Above the Law | aka Nico (1988) Review

"Above the Law" Japanese Theatrical Poster

"Above the Law" Japanese Theatrical Poster

Director: Andrew Davis
Producer: Andrew Davis, Steven Seagal
Cast: Steven Seagal, Pam Grier, Sharon Stone, Daniel Faraldo, Henry Silva, Ron Dean, Miguel Nino, Nicholas Kusenko, Joe Greco, Chelcie Ross, Gregory Alan Williams, Jack Wallace, Metta Davis, Joseph F. Kosala
Running Time: 99 min.

By HKFanatic

The man, the myth, the mystique that is Steven Seagal begins here, with 1988’s “Above the Law.” Many wonder how a virtual no-name like Seagal was able to secure a three-picture deal with complete creative control right out of the gate. The story goes that Seagal built his reputation doing fight choreography on movies like “Never Say Never Again” (during which he reportedly broke Sean Connery’s wrist), serving as a bodyguard to the stars, and teaching Aikido to legendary Hollywood agent Mike Ovitz. In order to add to his star persona, Seagal claimed that he had a murky past with the C.I.A. It’s not hard to see why people would be impressed by a 6’4″ American Aikido master with a background such as that.
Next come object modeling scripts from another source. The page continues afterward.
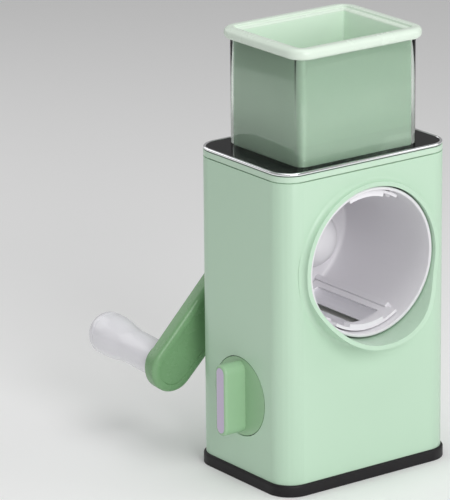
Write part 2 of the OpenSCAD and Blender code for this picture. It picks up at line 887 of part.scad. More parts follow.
body_shell();
drum_chamber();
top_cover();
chrome_trim();
feed_chute();
pusher();
drum();
plate_carrier_top();
plate_carrier_bottom();
slicing_blade_top();
slicing_blade_bottom();
drive_shaft();
rear_bush();
bush_nut();
crank_arm();
crank_screw();
crank_cap();
grip_pin();
grip();
grip_cap();
base_frame();
base_screws();
suction_cup();
cup_stem();
suction_spring();
suction_bridge();
cam_shaft();
knob_bearing();
suction_knob();
knob_cap();
knob_screw();
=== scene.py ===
"""Rotary cheese grater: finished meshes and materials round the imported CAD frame. Metres, Z up."""
import json
import math

import bmesh
import bpy
from mathutils import Matrix, Vector


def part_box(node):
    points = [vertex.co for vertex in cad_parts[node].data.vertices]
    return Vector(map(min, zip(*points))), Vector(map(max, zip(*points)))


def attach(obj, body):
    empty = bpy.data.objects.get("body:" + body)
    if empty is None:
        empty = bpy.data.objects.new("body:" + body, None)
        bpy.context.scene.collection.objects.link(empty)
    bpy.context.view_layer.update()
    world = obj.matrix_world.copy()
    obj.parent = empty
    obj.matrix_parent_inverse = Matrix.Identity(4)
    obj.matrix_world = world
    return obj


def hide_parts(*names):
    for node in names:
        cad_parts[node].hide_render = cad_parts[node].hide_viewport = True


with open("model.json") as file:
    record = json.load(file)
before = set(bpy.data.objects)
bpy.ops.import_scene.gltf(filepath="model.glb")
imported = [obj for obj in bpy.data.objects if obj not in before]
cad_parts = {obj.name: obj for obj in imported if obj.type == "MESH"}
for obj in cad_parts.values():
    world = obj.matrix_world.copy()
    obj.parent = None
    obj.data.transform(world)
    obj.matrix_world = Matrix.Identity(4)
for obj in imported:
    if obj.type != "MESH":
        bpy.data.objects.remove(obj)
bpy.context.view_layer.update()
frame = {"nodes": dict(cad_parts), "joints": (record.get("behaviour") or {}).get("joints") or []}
nodes = frame["nodes"]
MM = 0.001
SAME_POINT = 0.001 * MM


# ---- sizes read from the frame ----

def half(node):
    """Half a node's size along each axis."""
    low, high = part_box(node)
    return (high - low) / 2


def joint(name):
    """The frame's own record of a joint."""
    return next(j for j in frame["joints"] if j["name"] == name)


AXIS_Z = joint("crank_turn")["pos_m"][2]


# ---- mesh helpers ----

def add_mesh(name, bm, material, body, replaced=(), sharp=40):
    """Turns a bmesh into a piece that rides on a body and stands for some CAD nodes."""
    bmesh.ops.recalc_face_normals(bm, faces=bm.faces)
    for face in bm.faces:
        face.smooth = True
    mesh = bpy.data.meshes.new(name)
    bm.to_mesh(mesh)
    bm.free()
    mesh.set_sharp_from_angle(angle=math.radians(sharp))
    piece = bpy.data.objects.new(name, mesh)
    bpy.context.scene.collection.objects.link(piece)
    mesh.materials.append(material)
    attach(piece, body)
    if replaced:
        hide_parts(*replaced)
    return piece


def rounded_loop(half_x, half_y, radius, z, per_corner=12, at=(0, 0)):
    """Points round a rectangle with round corners, anticlockwise from above."""
    radius = max(radius, 0.02 * MM)
    points = []
    for corner, (sx, sy) in enumerate(((1, 1), (-1, 1), (-1, -1), (1, -1))):
        cx, cy = at[0] + sx * (half_x - radius), at[1] + sy * (half_y - radius)
        for step in range(per_corner + 1):
            angle = math.radians(90 * (corner + step / per_corner))
            points.append(Vector((cx + radius * math.cos(angle), cy + radius * math.sin(angle), z)))
    return points


def loft(bm, loops, close_ends=True, ring=False):
    """Joins loops of equal length with faces: a tube with capped ends, or a closed ring."""
    rows = [[bm.verts.new(p) for p in loop] for loop in loops]
    count = len(rows[0])
    pairs = list(zip(rows, rows[1:]))
    if ring:
        pairs.append((rows[-1], rows[0]))
    for a, b in pairs:
        for i in range(count):
            j = (i + 1) % count
            bm.faces.new((a[i], a[j], b[j], b[i]))
    if close_ends and not ring:
        bm.faces.new(rows[0])
        bm.faces.new(rows[-1])
    return rows


def arc(cx, cy, radius, start, end, steps=6):
    """Points on an arc in a profile, angles in degrees."""
    return [(cx + radius * math.cos(math.radians(start + (end - start) * i / steps)),
             cy + radius * math.sin(math.radians(start + (end - start) * i / steps)))
            for i in range(steps + 1)]


def turned_row(bm, place, radius, height, angles):
    """Vertices at those angles round the local Z axis that place puts in the frame."""
    return [bm.verts.new(place @ Vector((radius * math.cos(t), radius * math.sin(t), height)))
            for t in angles]


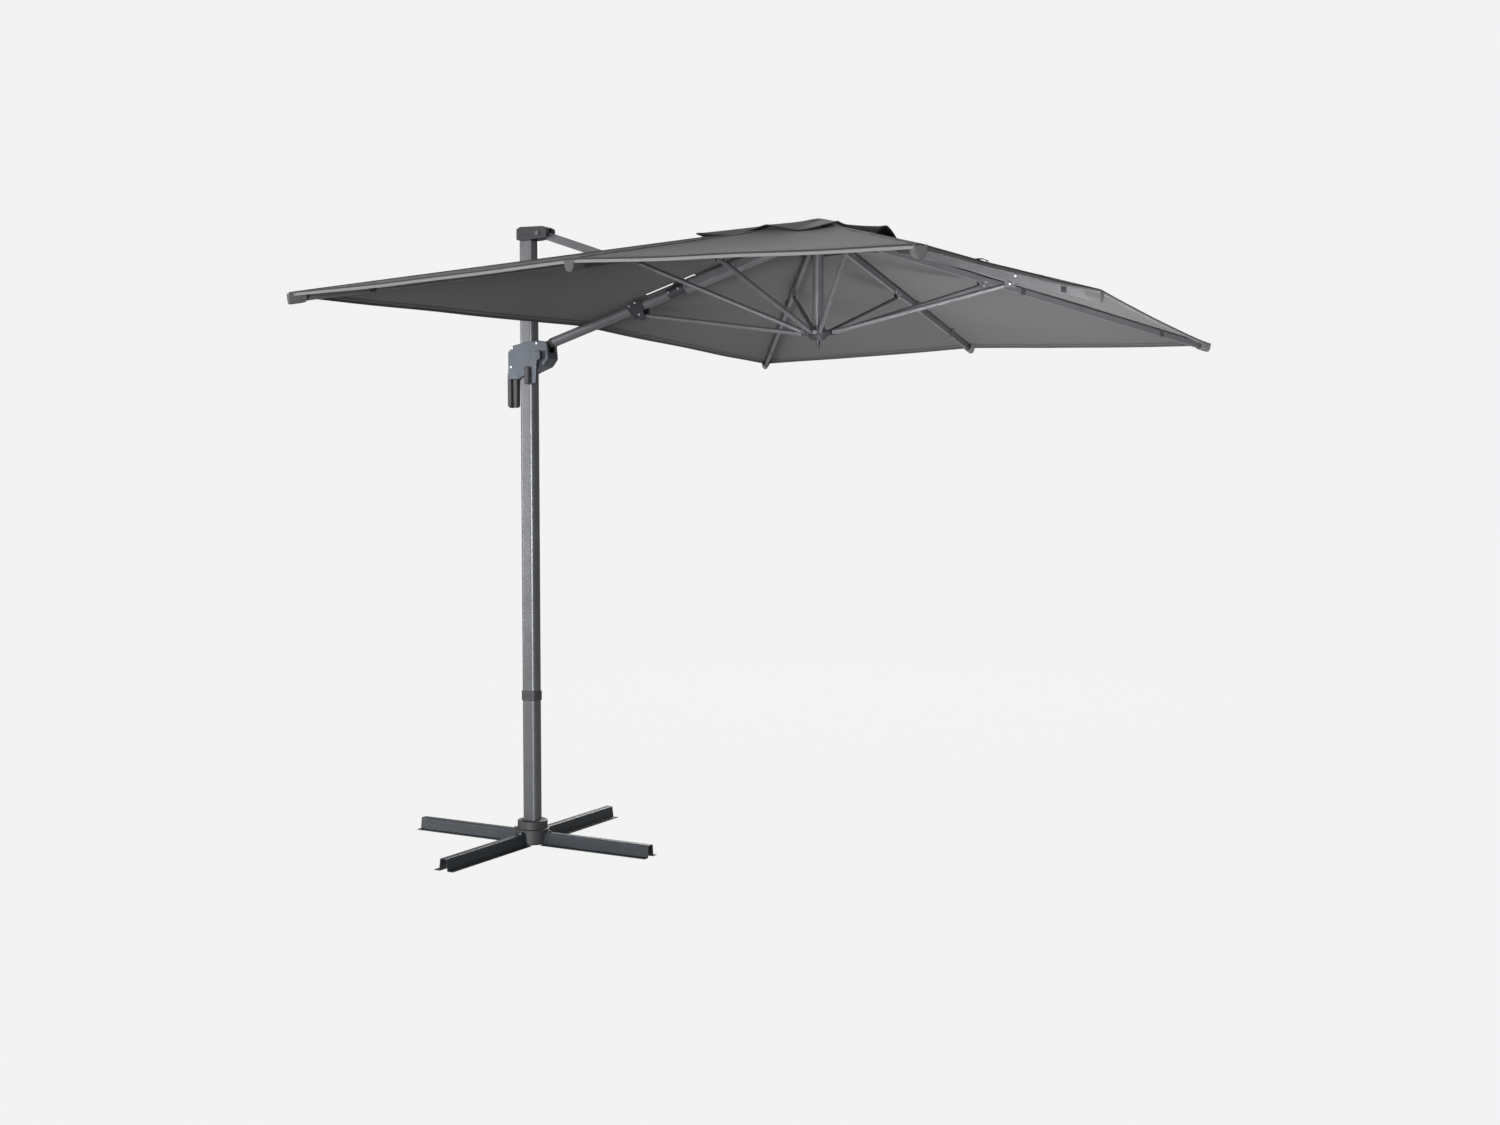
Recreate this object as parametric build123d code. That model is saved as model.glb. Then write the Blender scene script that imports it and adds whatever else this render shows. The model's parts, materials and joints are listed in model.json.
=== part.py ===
"""Cantilever parasol, 2 x 3 m, as an assembly of its real pieces.

Millimetres, +Z up. The origin is on the mast's axis at floor level. The boom reaches out along +X and the
canopy's long side runs along Y. The model stands open: arm raised, canopy spread.
"""

import os
from math import atan2, cos, degrees, hypot, radians, sin

from build123d import *

os.makedirs("parts", exist_ok=True)

# ---------------------------------------------------------------- driving dimensions
# canopy, measured in plan
CANOPY_HALF_X = 1000
CANOPY_HALF_Y = 1500
HUB_X = 1230  # the canopy's centre, measured from the mast's axis
FABRIC = 2
FABRIC_GAP = 8  # from the top of a rib's tip to the outside of the fabric
PEAK_RISE = 36  # from the rib hinges to the point where the gores' lines meet
VENT_SHARE = 0.20  # size of the hole in the canopy's middle, as a share of the canopy
VENT_CAP_SHARE = 0.26
VENT_CAP_LIFT = 10

# mast and foot
MAST_X = 62
MAST_Y = 52
MAST_CORNER = 14
MAST_WALL = 2.5
MAST_FOOT_Z = 64
MAST_JOINT_Z = 575
MAST_TOP_Z = 2318
BASE_TURN = 0  # angle of the cross to the boom, in degrees
BASE_REACH = 540
BEAM_HEIGHT = 46
BEAM_RIDGE = 30
BEAM_FLANGE = 84
BEAM_SHEET = 3

# arm linkage: two equal links between two pivots that stay on one vertical line
MAST_PIVOT = (60, 2343)
CARRIAGE_PIVOT = (60, 1915)
LINK_PIVOT_X = 676
LINK_PIVOT = (LINK_PIVOT_X, (MAST_PIVOT[1] + CARRIAGE_PIVOT[1]) / 2)
BOOM_HUB_PIVOT = (1190, 2253)
BOOM_TUBE_R = 19
BOOM_BEAM_WIDTH = 34
BOOM_BEAM_HEIGHT = 48
BOOM_STRUT_PIVOT = (512, 2014)

# canopy frame: every rib and strut swings in a plane through the hub's axis
HINGE_R = 50  # distance of the rib and strut hinges from the hub's axis
HUB_Z = 2262
RUNNER_Z = 1915
STRUT_PIVOT_R = 700
EYE_R = 6
PIN_R = 3
RUNNING_GAP = 0.1
STRUT_R = 8
STRUT_EYE = 8  # thickness of a strut's flat eye
RIB_EYE = 9

# rib name: azimuth, reach in plan, tip height, strut pivot height, width, height of the section
CORNER = degrees(atan2(CANOPY_HALF_Y, CANOPY_HALF_X))
CORNER_REACH = hypot(CANOPY_HALF_X, CANOPY_HALF_Y)
GUIDE_PIVOT_Z = (HUB_Z + RUNNER_Z) / 2  # equal links here keep the runner on the post's axis
RIBS = {
    "outer": (0, CANOPY_HALF_X, 1983, 2044, 20, 32),
    "outer_right": (CORNER, CORNER_REACH, 1936, 2120, 14, 22),
    "right": (90, CANOPY_HALF_Y, 1968, 2108, 14, 22),
    "inner_right": (180 - CORNER, CORNER_REACH, 1936, 2120, 14, 22),
    "inner_left": (180 + CORNER, CORNER_REACH, 1936, 2120, 14, 22),
    "left": (270, CANOPY_HALF_Y, 1968, GUIDE_PIVOT_Z, 14, 22),
    "outer_left": (360 - CORNER, CORNER_REACH, 1936, 2120, 14, 22),
}
INNER_EDGE_Z = 1998  # height of the canopy's inner edge, which rests on the boom


# ---------------------------------------------------------------- building blocks
def block(x0, x1, y0, y1, z0, z1):
    return Pos((x0 + x1) / 2, (y0 + y1) / 2, (z0 + z1) / 2) * Box(x1 - x0, y1 - y0, z1 - z0)


def post(x, y, r, z0, z1):
    return Pos(x, y, (z0 + z1) / 2) * Cylinder(r, z1 - z0)


def cross_pin(x, z, r, y0, y1):
    """A cylinder along Y."""
    return Pos(x, (y0 + y1) / 2, z) * Rot(90, 0, 0) * Cylinder(r, y1 - y0)


def plate(points, y0, y1, corner=0):
    """A plate in the XZ plane between y0 and y1, its corners rounded."""
    outline = Plane.XZ * make_face(Polyline(*points, close=True))
    solid = extrude(outline, amount=y1 - y0, dir=(0, 1, 0))
    solid = Pos(0, y0, 0) * solid
    if corner:
        solid = fillet(solid.edges().filter_by(Axis.Y), corner)
    return solid


def swing(shape, start, end):
    """Turns a shape built along +X so that it runs from start towards end, both (x, z)."""
    angle = degrees(atan2(end[1] - start[1], end[0] - start[0]))
    return Pos(start[0], 0, start[1]) * Rot(0, -angle, 0) * shape


def around(shape, azimuth):
    """Carries a shape from the plane y=0 at the origin to a rib's place round the hub."""
    return Pos(HUB_X, 0, 0) * Rot(0, 0, azimuth) * shape


def box_tube(x0, x1, width, height, wall):
    return block(x0, x1, -width / 2, width / 2, -height / 2, height / 2) - block(
        x0 - 1, x1 + 1, wall - width / 2, width / 2 - wall, wall - height / 2, height / 2 - wall
    )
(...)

Fiction blurred into fact as soon as “Above the Law” hit the big screen. In the media Seagal tried to spin it that his onscreen character was a reflection of his real life. The opening of the film sets everything up with voice-over narration: Nico Tuscani, Aikido Black Belt, former C.I.A. operative during Vietnam, with family members in the Mafia, now a Chicago vice cop.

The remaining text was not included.